Der Gibraltar-Bogen entstand als Teil der Subduktionszonen, die sich seit dem Oligozän vor etwa dreißig Millionen Jahren im westlichen Mittelmeer gebildet haben. Er befindet sich heute zum größten Teil unter dem Alborán-Meer und reicht von hier aus bereits in den Atlantik hinein. Aber die Ausbreitung Richtung Westen hat sich in den letzten fünf Millionen Jahren verlangsamt und in der Forschung wurden bereits Vermutungen laut, dass die Bewegung komplett zum Stillstand gekommen sein könnte. „Diese Einschätzung teilen wir so nicht“, bemerken Boris Kaus und Nicolas Riel aus dem Forschungsteam. „Mit unseren Computersimulationen können wir die Entwicklung des Gibraltar-Bogens auf physikalisch korrekte Weise nachvollziehen und einschätzen, welches Schicksal ihn in Zukunft erwartet.“ Die Berechnungen hierzu sind auf dem Mainzer Supercomputer MOGON II erfolgt.

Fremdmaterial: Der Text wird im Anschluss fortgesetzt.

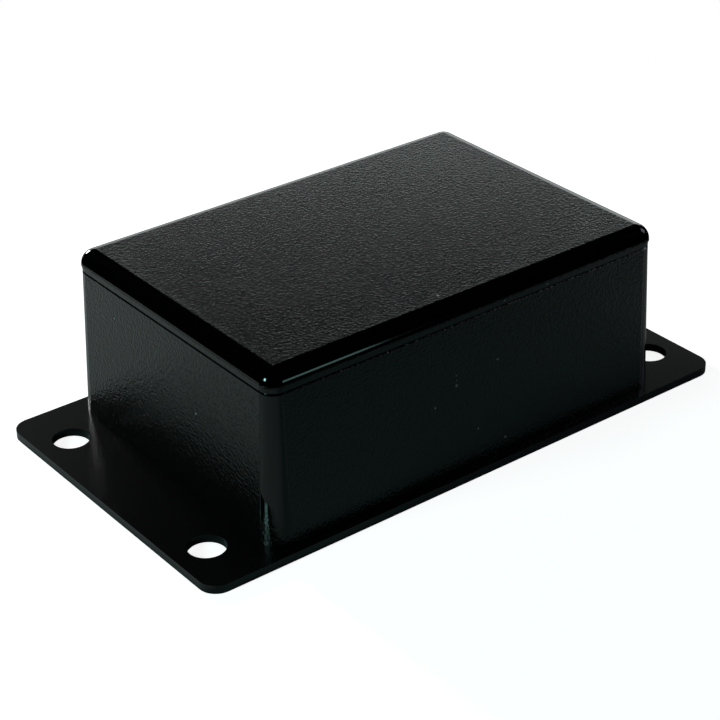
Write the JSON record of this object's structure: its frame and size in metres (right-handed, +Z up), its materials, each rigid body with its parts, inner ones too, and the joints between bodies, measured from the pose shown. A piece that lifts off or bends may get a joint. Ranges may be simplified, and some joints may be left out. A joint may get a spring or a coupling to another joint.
{
  "type": "flanged plastic project box",
  "caption": "Small black flanged project box: a drafted open tub moulded in one with its mounting flange, board pillars inside, and a push-fit lid with a polished rounded edge.",
  "frame": {"origin": "middle of the underside", "axes": "+X along the length of the box and flange, +Z up out of the lid"},
  "size_m": [0.1014, 0.057, 0.0301],
  "materials": {
    "tub_plastic": "black ABS, fine spark-eroded texture on the walls, semi-gloss flange",
    "lid_plastic": "black ABS, fine textured top and band, polished rounded edge"
  },
  "bodies": {
    "tub": {"tub": "tub_plastic"},
    "lid": {"lid": "lid_plastic"}
  },
  "joints": [
    {"name": "lid_lift", "type": "slide", "parent": "tub", "child": "lid", "axis": [0, 0, 1], "range_m": [0, 0.05]}
  ]
}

Die Simulationen zeigen, dass sich die Subduktionszone seit dem Beginn des Modells, das vor dreißig Millionen Jahren einsetzt, von der französisch-spanischen Mittelmeerregion aus kreisförmig nach Süden bewegt. Vor etwa siebzehn Millionen Jahren erreichte das Zentrum des Bogens Nordafrika. Inseln wie die Kabylen, die mit der Bewegung südwärts wanderten, lagerten sich dem nordafrikanischen Festland an. „Wir können mit unserem Modell also auch geologische Beobachtungen erklären“, so Kaus. Vor zehn Millionen Jahren begann sich der Slab – der Teil der unteren Platte, der bereits in den Erdmantel abtaucht – in den Atlantik zu pressen. Heute liegt die Subduktionszone mit dem Gibraltar-Bogen im atlantischen Ozean in etwa auf einer Linie mit der Grenze zwischen Spanien und Portugal.
Für die Zukunft erwarten die Geophysiker aus Mainz und Lissabon zunächst eine weitere Verlangsamung des Expansionstempos, das in etwa zwanzig Millionen Jahren fast zum Stillstand kommen dürfte. Erstaunlicherweise setzt dann allerdings eine erneute Beschleunigung ein, sodass sich in den folgenden dreißig Millionen Jahren die Subduktionszone in Form eines Halbkreises in den Atlantik hinein ausbreitet und ein neues atlantisches Subduktionssystem bildet. Das Modell reproduziert damit die direkte Ausbreitung einer Subduktionszone von einem sterbenden Ozean aus, in diesem Fall das Mittelmeer, durch einen schmalen Korridor in einen unberührten Ozean im Atlantik-Stadium. „Unsere Modelle zeigen zum ersten Mal, wie diese direkte Migration stattfinden kann“, sagt João Duarte von der Universität Lissabon.